*EXERCISE OBJECTIVE*: Repeat exactly the lines from the start of the material below up to and including the "the inks, paints" line.

┄┄┄┄┄┄┄┄┄┄┄┄┄┄┄┄┄┄┄┄

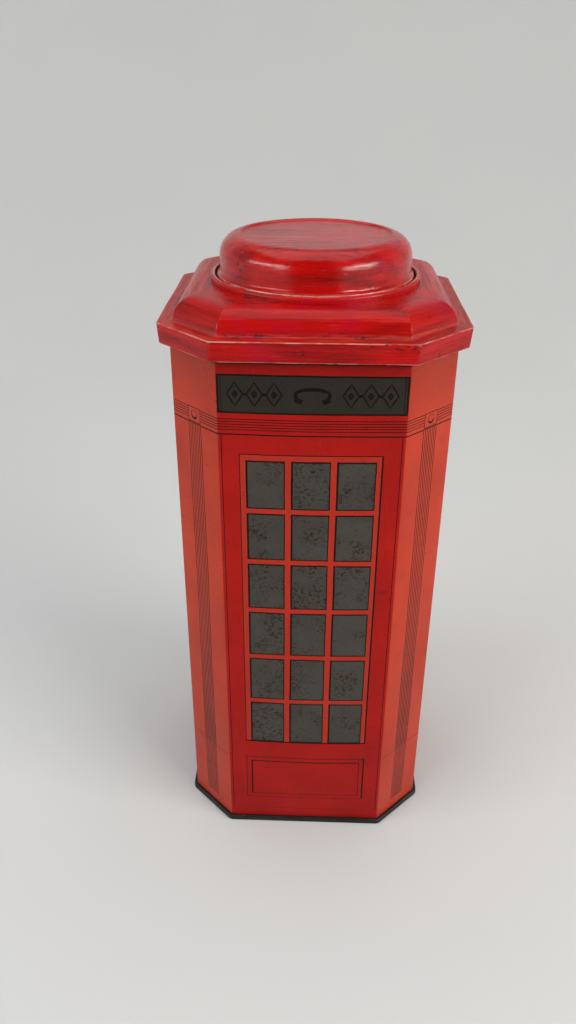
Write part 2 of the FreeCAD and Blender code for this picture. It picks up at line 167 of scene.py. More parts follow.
class TinColours(PropertyGroup):
    """Colours of the inks, paints and metals."""

    field: colour("Field red", "Printed red of the flats", 0.35, 0.006, 0.003)
    bars: colour("Bar red", "Lighter printed red of the frame and glazing bars", 0.37, 0.022, 0.009)
    cuts: colour("Corner red", "Faded printed red of the corner cuts", 0.44, 0.034, 0.010)
    glass: colour("Pane grey", "Printed grey of the panes", 0.052, 0.047, 0.040)
    sign: colour("Sign grey", "Printed grey of the sign", 0.022, 0.019, 0.014)
    ink: colour("Line black", "Ink of the printed lines", 0.008, 0.003, 0.002)
    rust: colour("Rust", "Rust that comes through the print", 0.022, 0.009, 0.004)
    enamel: colour("Enamel", "Brushed gloss paint of the lid and cap", 0.39, 0.002, 0.001)
    enamel_dark: colour("Enamel, thick", "Where the gloss paint lies thick", 0.13, 0.001, 0.001)
    enamel_pink: colour("Enamel, pink", "Where the gloss paint has a pink cast", 0.33, 0.001, 0.035)
    undercoat: colour("Undercoat", "Older paint where the gloss is thin or rubbed", 0.42, 0.035, 0.010)
    brass: colour("Rubbed edge", "Tarnished metal along rubbed edges", 0.42, 0.24, 0.10)
    # Painted shade: besides dirt in chips and pits, this near-black stands for the shade in the gaps under
    # the skirt, round the cap's rim and the bead.
    grime: colour("Grime", "Dried dirt in gaps and along edges", 0.016, 0.006, 0.004)
    tin: colour("Tinplate", "Bare tinplate", 0.42, 0.40, 0.36)
    varnish: colour("Rim varnish", "Black varnish on the foot's fold", 0.010, 0.007, 0.006)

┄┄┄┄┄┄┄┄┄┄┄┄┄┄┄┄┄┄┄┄

*EXERCISE RESPONSE*:
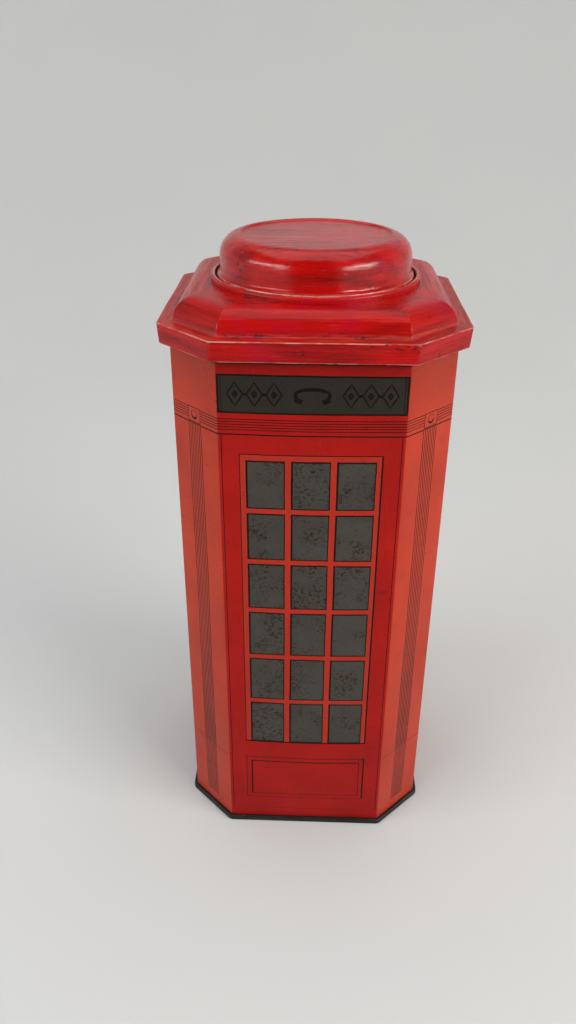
Write part 2 of the FreeCAD and Blender code for this picture. It picks up at line 167 of scene.py. More parts follow.
class TinColours(PropertyGroup):
    """Colours of the inks, paints and metals."""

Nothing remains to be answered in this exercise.